## Rows from a 3D modeling dataset
☆ ☆ ☆ ☆ ☆
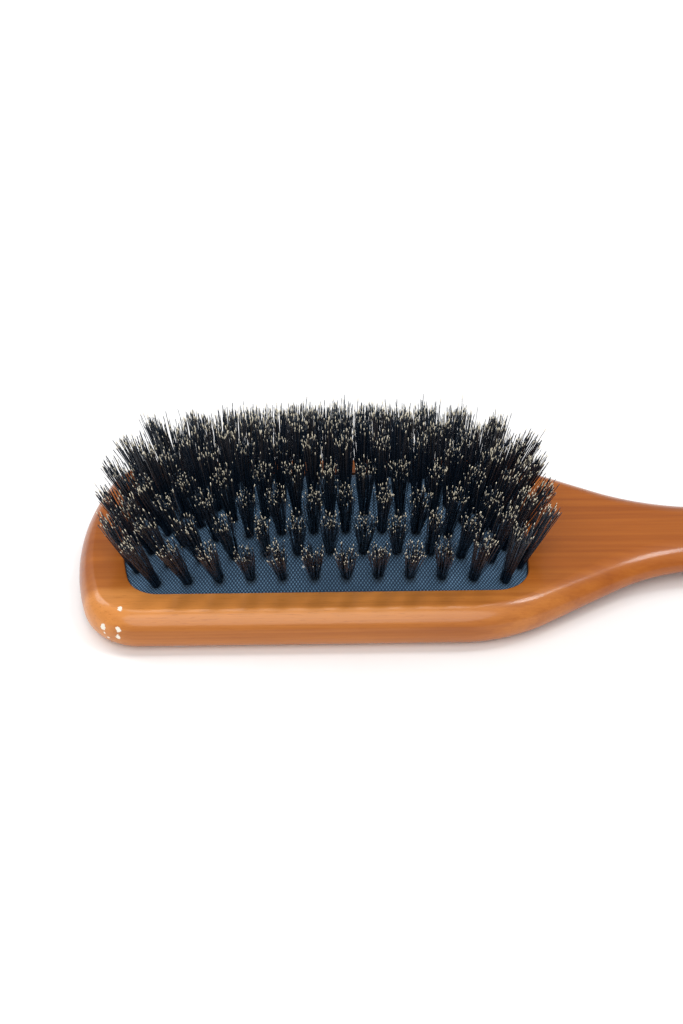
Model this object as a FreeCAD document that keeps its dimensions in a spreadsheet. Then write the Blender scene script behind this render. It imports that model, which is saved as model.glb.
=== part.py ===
"""Paddle brush: one wooden paddle and handle, an air-filled rubber cushion faced with woven cloth,
and nine rows of boar bristle tufts held behind the rubber by short wire anchors.
The brush lies on its back: +Z up, the handle towards +X, the origin under the middle of its length."""

import FreeCAD
import Part
import math
import os
import Sketcher

Vector = FreeCAD.Vector

# Driving dimensions in millimetres, angles' tangents and plain ratios where the name says so.
DIMENSIONS = {
    "brush_length": 245.0,
    "paddle_width": 74.0,
    "wood_thickness": 11.6,
    "toe_bow_radius": 82.0,
    "toe_corner_radius": 16.0,
    "side_end_from_toe": 101.0,
    "shoulder_radius": 46.0,
    "neck_from_toe": 172.0,
    "neck_width": 24.0,
    "neck_radius": 57.5,
    "handle_end_radius": 14.5,
    "top_edge_radius": 4.2,
    "back_edge_radius": 4.6,
    "neck_relief": 2.4,
    "relief_start_from_toe": 101.0,
    "relief_rise_length": 60.0,
    "relief_flat_length": 24.0,
    "relief_fall_length": 44.0,
    "opening_toe_margin": 12.4,
    "opening_length": 107.7,
    "opening_width": 53.0,
    "opening_toe_corner_radius": 9.0,
    "opening_heel_corner_radius": 9.0,
    "opening_heel_bow_radius": 180.0,
    "pocket_depth": 8.0,
    "lip_thickness": 1.5,
    "groove_height": 1.8,
    "groove_reach": 2.0,
    "fit_clearance": 0.1,
    "rubber_thickness": 1.4,
    "cloth_thickness": 0.4,
    "flange_inner_reach": 0.8,
    "cushion_crown": 10.0,
    "crown_from_toe": 72.5,
    "crown_power_along": 2.6,
    "crown_power_across": 2.1,
    "tuft_pitch": 8.15,
    "row_pitch": 5.6,
    "tuft_grid_from_toe": 67.8,
    "tufts_in_short_row": 12,
    "tuft_rows": 9,
    "tuft_length": 17.8,
    "tuft_root_radius": 1.2,
    "tuft_tip_radius": 2.6,
    "tuft_hole_clearance": 0.1,
    "tuft_root_length": 3.1,
    "anchor_radius": 0.3,
    "anchor_length": 3.4,
    "anchor_depth": 2.45,
    "toe_spread": 3.4,
    "toe_spread_power": 1.5,
    "heel_spread": 13.4,
    "heel_spread_end": 0.93,
    "toe_splay": 0.44,
    "toe_splay_power": 2.4,
    "heel_splay": 0.62,
    "heel_splay_power": 4.0,
    "heel_splay_fade": 0.6,
    "side_splay": 0.73,
    "side_splay_power": 0.6,
    "side_splay_fade": 1.3,
    "toe_fade_power": 4.0,
    "heel_fade_power": 3.0,
}
ZONES = ("edge", "outer", "inner", "centre")

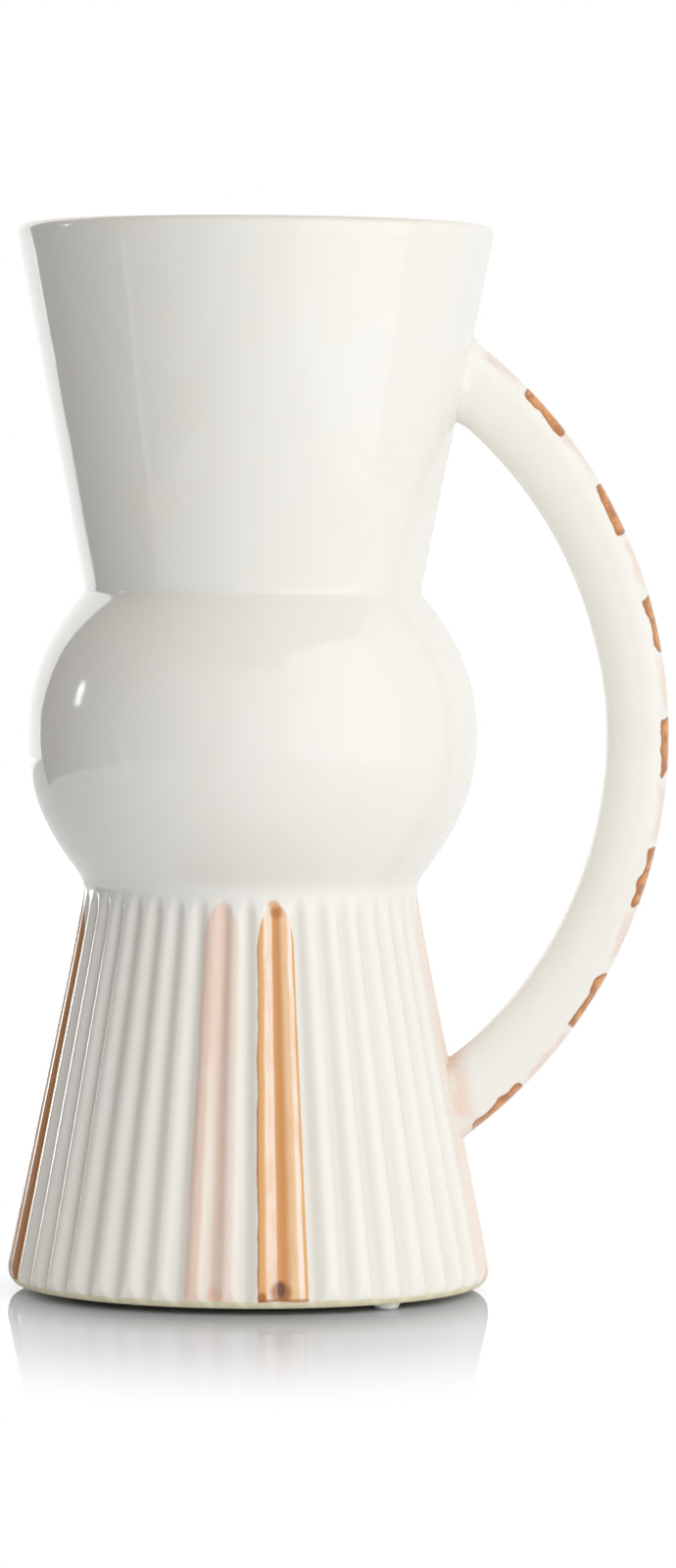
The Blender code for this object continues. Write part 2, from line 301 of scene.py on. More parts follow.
def add_node(tree, kind, inputs=(), **settings):
    """Adds a shader node; a kind in capitals is an operation of the Math node. Settings are its
    properties, or a ramp's stops as places with colours' names. Inputs give its sockets in use a
    value or a link, in order or by name: a MapRange gets a value, the two ends of its range and
    what these become. Returns its first output in use."""
    node = tree.nodes.new("ShaderNodeMath" if kind.isupper() else "ShaderNode" + kind)
    if kind.isupper():
        node.operation = kind
    for number, (place, name) in enumerate(settings.pop("stops", ())):
        stops = node.color_ramp.elements
        stop = stops.new(place) if number > 1 else stops[number]
        stop.position, stop.color = place, colour(name)
    for name, value in settings.items():
        setattr(node, name, value)
    sockets = [s for s in node.inputs if s.enabled]
    if isinstance(inputs, dict):
        sockets = [next(s for s in sockets if s.name == name) for name in inputs]
        inputs = inputs.values()
    for socket, value in zip(sockets, inputs):
        if isinstance(value, bpy.types.NodeSocket):
            tree.links.new(value, socket)
        else:
            socket.default_value = value
    return next((s for s in node.outputs if s.enabled), node)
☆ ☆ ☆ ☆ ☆
## What is being asked
Once more, set down the full listing, verbatim.

## Problem solution
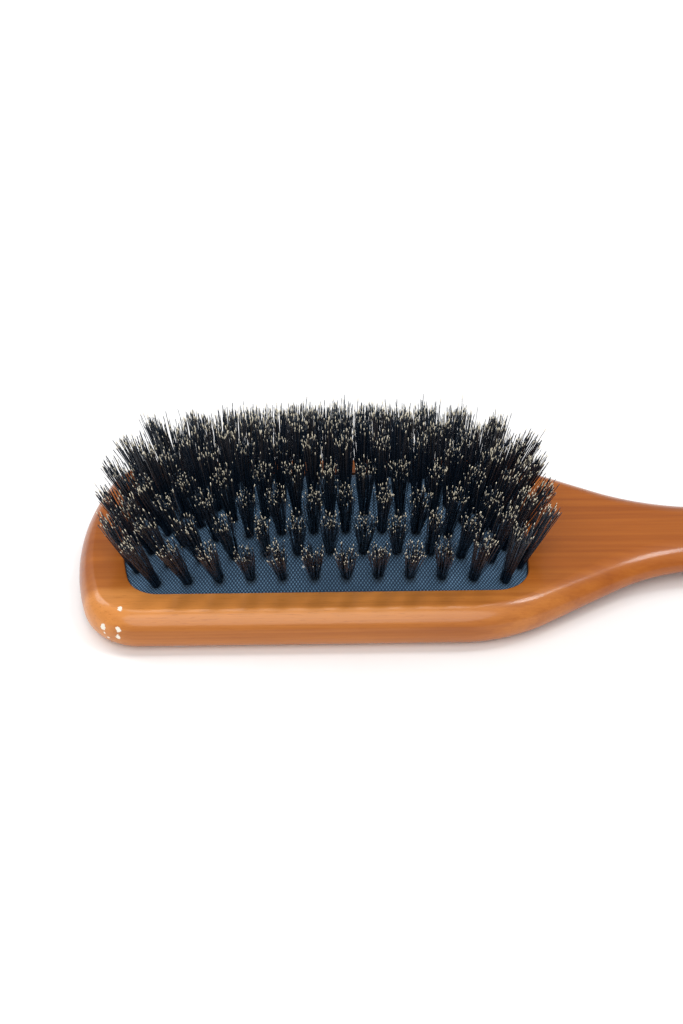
Model this object as a FreeCAD document that keeps its dimensions in a spreadsheet. Then write the Blender scene script behind this render. It imports that model, which is saved as model.glb.
=== part.py ===
"""Paddle brush: one wooden paddle and handle, an air-filled rubber cushion faced with woven cloth,
and nine rows of boar bristle tufts held behind the rubber by short wire anchors.
The brush lies on its back: +Z up, the handle towards +X, the origin under the middle of its length."""

import FreeCAD
import Part
import math
import os
import Sketcher

Vector = FreeCAD.Vector

# Driving dimensions in millimetres, angles' tangents and plain ratios where the name says so.
DIMENSIONS = {
    "brush_length": 245.0,
    "paddle_width": 74.0,
    "wood_thickness": 11.6,
    "toe_bow_radius": 82.0,
    "toe_corner_radius": 16.0,
    "side_end_from_toe": 101.0,
    "shoulder_radius": 46.0,
    "neck_from_toe": 172.0,
    "neck_width": 24.0,
    "neck_radius": 57.5,
    "handle_end_radius": 14.5,
    "top_edge_radius": 4.2,
    "back_edge_radius": 4.6,
    "neck_relief": 2.4,
    "relief_start_from_toe": 101.0,
    "relief_rise_length": 60.0,
    "relief_flat_length": 24.0,
    "relief_fall_length": 44.0,
    "opening_toe_margin": 12.4,
    "opening_length": 107.7,
    "opening_width": 53.0,
    "opening_toe_corner_radius": 9.0,
    "opening_heel_corner_radius": 9.0,
    "opening_heel_bow_radius": 180.0,
    "pocket_depth": 8.0,
    "lip_thickness": 1.5,
    "groove_height": 1.8,
    "groove_reach": 2.0,
    "fit_clearance": 0.1,
    "rubber_thickness": 1.4,
    "cloth_thickness": 0.4,
    "flange_inner_reach": 0.8,
    "cushion_crown": 10.0,
    "crown_from_toe": 72.5,
    "crown_power_along": 2.6,
    "crown_power_across": 2.1,
    "tuft_pitch": 8.15,
    "row_pitch": 5.6,
    "tuft_grid_from_toe": 67.8,
    "tufts_in_short_row": 12,
    "tuft_rows": 9,
    "tuft_length": 17.8,
    "tuft_root_radius": 1.2,
    "tuft_tip_radius": 2.6,
    "tuft_hole_clearance": 0.1,
    "tuft_root_length": 3.1,
    "anchor_radius": 0.3,
    "anchor_length": 3.4,
    "anchor_depth": 2.45,
    "toe_spread": 3.4,
    "toe_spread_power": 1.5,
    "heel_spread": 13.4,
    "heel_spread_end": 0.93,
    "toe_splay": 0.44,
    "toe_splay_power": 2.4,
    "heel_splay": 0.62,
    "heel_splay_power": 4.0,
    "heel_splay_fade": 0.6,
    "side_splay": 0.73,
    "side_splay_power": 0.6,
    "side_splay_fade": 1.3,
    "toe_fade_power": 4.0,
    "heel_fade_power": 3.0,
}
ZONES = ("edge", "outer", "inner", "centre")

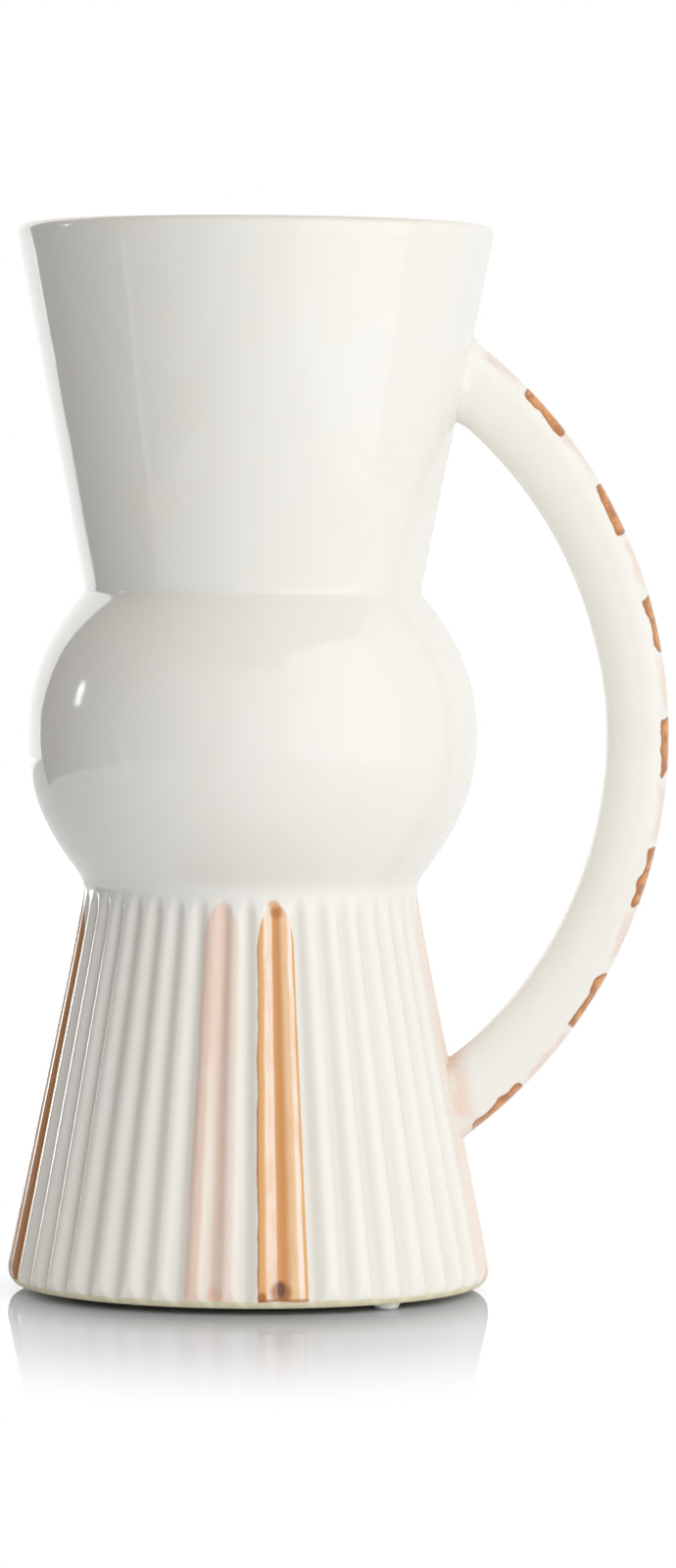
The Blender code for this object continues. Write part 2, from line 301 of scene.py on. More parts follow.
def add_node(tree, kind, inputs=(), **settings):
    """Adds a shader node; a kind in capitals is an operation of the Math node. Settings are its
    properties, or a ramp's stops as places with colours' names. Inputs give its sockets in use a
    value or a link, in order or by name: a MapRange gets a value, the two ends of its range and
    what these become. Returns its first output in use."""
    node = tree.nodes.new("ShaderNodeMath" if kind.isupper() else "ShaderNode" + kind)
    if kind.isupper():
        node.operation = kind
    for number, (place, name) in enumerate(settings.pop("stops", ())):
        stops = node.color_ramp.elements
        stop = stops.new(place) if number > 1 else stops[number]
        stop.position, stop.color = place, colour(name)
    for name, value in settings.items():
        setattr(node, name, value)
    sockets = [s for s in node.inputs if s.enabled]
    if isinstance(inputs, dict):
        sockets = [next(s for s in sockets if s.name == name) for name in inputs]
        inputs = inputs.values()
    for socket, value in zip(sockets, inputs):
        if isinstance(value, bpy.types.NodeSocket):
            tree.links.new(value, socket)
        else:
            socket.default_value = value
    return next((s for s in node.outputs if s.enabled), node)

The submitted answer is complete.